Epicentro da crise de saúde e econômica, América Latina e Caribe enfrentam forte perda de renda por causa da pandemia, mas o impacto da covid-19 não é igual para todas as camadas da população. Segundo levantamento da Ofxam, a fortuna de 73 bilionários das duas regiões aumentou US$ 48,2 bilhões entre março e meados de julho – uma alta de 17%. No seleto grupo de mais ricos, 42 estão no Brasil. De acordo com a ONG, o patrimônio dos bilionários brasileiros cresceu US$ 34 bilhões no período, para US$ 157,1 bilhões.
Os números fazem parte de relatório divulgado hoje. Para calculá-los, a Oxfam se baseou em dados da Forbes, que publica a lista anual de bilionários e possui um ranking que acompanha as fortunas em tempo real. Os ganhos dos latino-americanos mais abastados em meio à pandemia foram estimados comparando-se sua riqueza líquida entre 18 de março e 12 de julho.
Os US$ 48,2 bilhões a mais registrados no período representam mais de um terço (38%) do total dos pacotes de estímulo de todos os países da América Latina e do Caribe, destaca a Oxfam. O montante equivale, ainda, a nove vezes os empréstimos de urgência do Fundo Monetário Internacional (FMI) à região até o momento, segundo a ONG.

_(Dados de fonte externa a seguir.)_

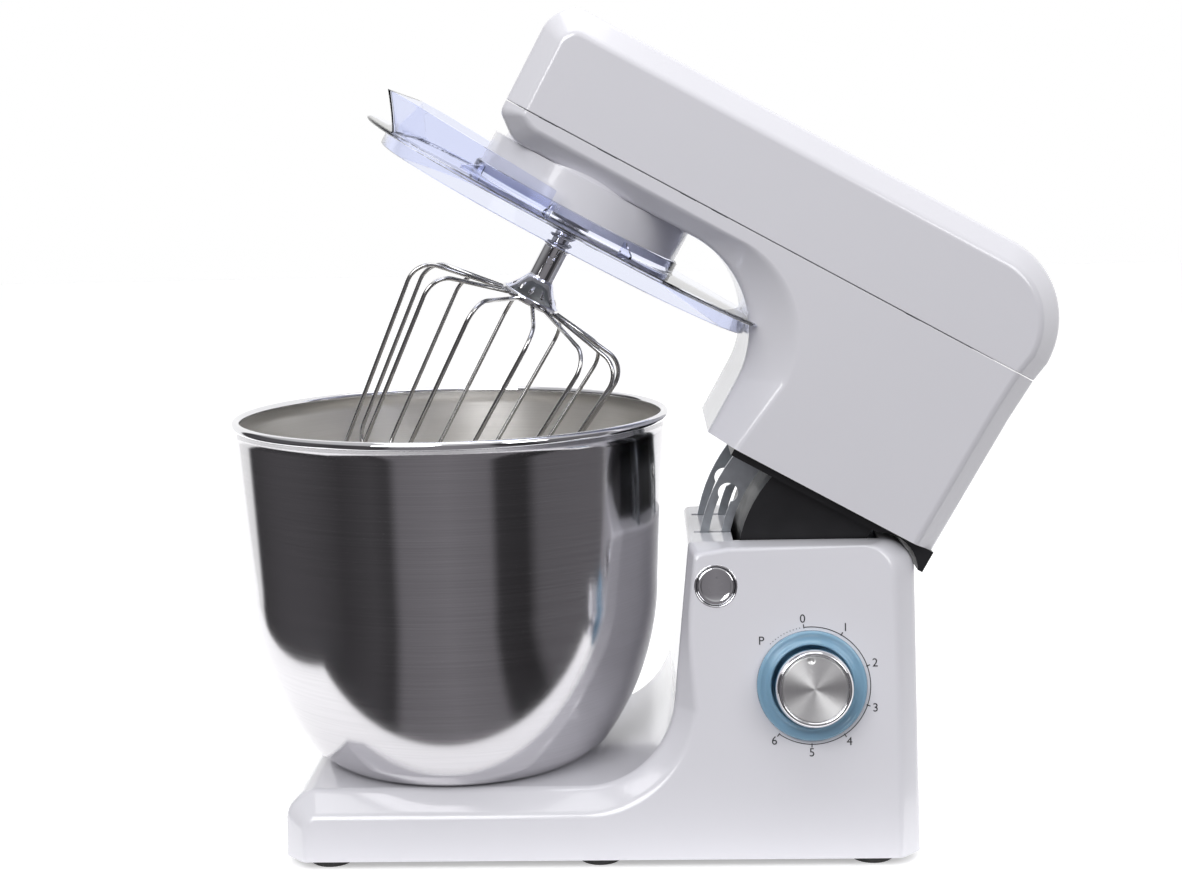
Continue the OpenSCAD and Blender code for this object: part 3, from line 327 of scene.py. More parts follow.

Desde o começo das medidas de quarentena para conter o avanço da covid-19, oito novos bilionários surgiram na região – ou seja, um novo bilionário a cada duas semanas, destaca a Oxfam. Em contraste, afirma a entidade, estima-se que até 52 milhões de pessoas na América latina e Caribe passarão a ser pobres com a crise, e 40 milhões devem perder seus empregos.
Em um primeiro momento, diz o relatório, o portfólio de ativos financeiros da elite foi afetado pela trajetória negativa das bolsas mundiais, que sofreram em 12 de março a maior queda de sua história. Em poucos dias, o contágio atingiu os mercados latino-americanos, que recuaram entre 10 e 15%, observa a Oxfam.
“No entanto, suas fortunas são um antídoto que lhes permite contar com uma capacidade de reação para rapidamente recolocar seus investimentos em ativos mais seguros ou rentáveis, assim como aproveitar as oportunidades do mercado”, diz a entidade.
“Enquanto a maioria da população se arrisca a ser contaminada para não perder emprego ou para comprar o alimento da sua família no dia seguinte, os bilionários não têm com o que se preocupar. Eles estão em outro mundo, o dos privilégios e das fortunas que seguem crescendo”, diz Katia Maia, diretora-executiva da Oxfam Brasil.
Em boxe do relatório, a ONG ressalta que a situação por aqui já era preocupante antes da pandemia, que deve agravar o quadro. “A trajetória do vírus é uma fotografia das profundas desigualdades do país”. Na vice-liderança mundial de número de casos e mortes, o Brasil tinha 40 milhões de trabalhadores informais e 12 milhões de desempregados antes da doença chegar ao país. Com o aumento da taxa de desemprego, que pode dobrar, os mais pobres serão os mais afetados, diz a Ofxam.
No documento, a entidade afirma que o Brasil precisa de uma reforma tributária que tenha como prioridade a redução das desigualdades, mas avalia que as discussões no Congresso sobre o tema têm focado apenas na simplificação da tributação sobre o consumo.
Para fazer frente aos impactos sociais e econômicos da pandemia na região, a ONG propõe uma série de medidas. A principal é a criação de um imposto sobre grandes fortunas. Outras sugestões são cobrar, de forma temporária, um imposto sobre resultados extraordinários de grandes empresas, taxar empresas digitais e reduzir tributos que pesam mais para pessoas de baixa renda, como os que incidem sobre os produtos da cesta básica e de uso sanitário.